更に、消極的要件としての「損害を避けるために他に適当な方法があるとき」についても、法が補充性の要件をことさら課しているという意味を軽視することはできないと思われるのである。

2 確認訴訟について

 確認訴訟について、行政訴訟検討会の「考え方」は、「確認訴訟を活用することにより、権利義務などの法律関係の確認を通じて、取消訴訟の対象となる行政の行為に限らず、国民と行政との間の多様な関係に応じ、実効的な権利救済が可能となる」と述べる。具体的にはこれを受けて、「公法上の法律関係に関する訴訟」に「公法上の法律関係に関する確認の訴えその他の」という文言を追加し、当事者訴訟の一類型としての確認訴訟が明示された(行訴法4)。一方で、開放的な抗告訴訟観に立てば、新たな法定外抗告訴訟としての確認訴訟の途も考えられる。すなわち、改正行政事件訴訟法の下では、「ある行政の活動により私人との間に紛争が生じた場合」には、新法定外抗告訴訟としての確認訴訟によるか、公法上の当事者訴訟としての確認訴訟によるかの振り分けの問題が生ずることになると考えられる。
確認訴訟が、異議申立て・審査請求などの不服申立前置を要さないこと(通法115)、法に規定があるものを除き出訴期間がないこと(通法14)、更正処分等の取消訴訟に比して訴訟費用が低廉であることに鑑みれば、確認訴訟の間口が広がったことに寄せられる期待は大きいと思われる。かかる期待は十分に理解できるが、提訴に当たって訴訟要件が充足されていなければならないのはいうまでもない。
訴訟要件としては、そもそも当事者訴訟による確認訴訟によって救済すべき必要性があるのか否かという点が明確にされなければなるまい。また、実質的当事者訴訟の定義にいう「公法上の法律関係に関する訴訟」(行訴法4)に当たるというためには、通達や行政指導を当事者訴訟としての確認訴訟で争う場合には、なぜその訴訟が公法上の法律関係に関するものといえるのかというテストを踏む必要もある。更に、行政事件訴訟法4条の実質的当事者訴訟が具体的権利義務への引直しを前提としているのではないかという点についても考えなければならない。さすれば、通達や行政指導の違法確認を求める訴訟の場合にこの点を充足することができるかどうかという疑問も惹起される。加えて、補充性の要件については議論があるところであろう。

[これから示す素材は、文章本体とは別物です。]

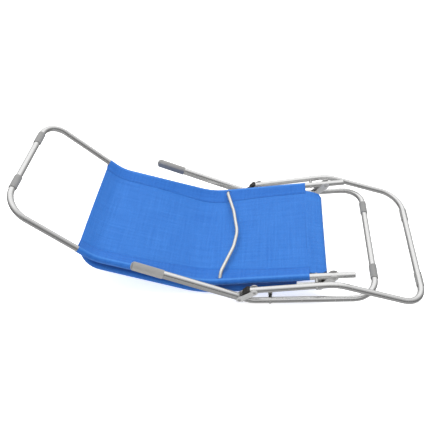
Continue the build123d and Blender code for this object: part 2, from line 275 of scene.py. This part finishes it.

今後、裁判所の判断において、個別事案の具体的事情に応じて過去の裁判所判断をどこまで緩和するのか、どのような場合に確認の利益を肯定するのか、また、行政の手続が一定の段階まで達すれば、何らかの処分が行われるようなものについても、それ以前に公法上の法律関係に関する確認訴訟を可能とするのかなど検討すべき点はでてくるであろう。
この場合においても、裁判所は、まる1国税に関する処分が大量的・回帰的であること、まる2特に課税処分における課税要件の充足の有無の事実認定には納税者の協力が必要であること、まる3行政上の不服申立手続の役割が重視されるべきであること、まる4そのための慎重な不服申立制度が完備されていること、まる5不服申立制度には出訴期間の制限があること、まる6特に賦課処分には期間制限があること等の国税に関する処分の特殊性などを考慮し、当事者訴訟としての確認訴訟による救済の必要性を訴訟要件として捉えた上での検討が要請されるのではなかろうか。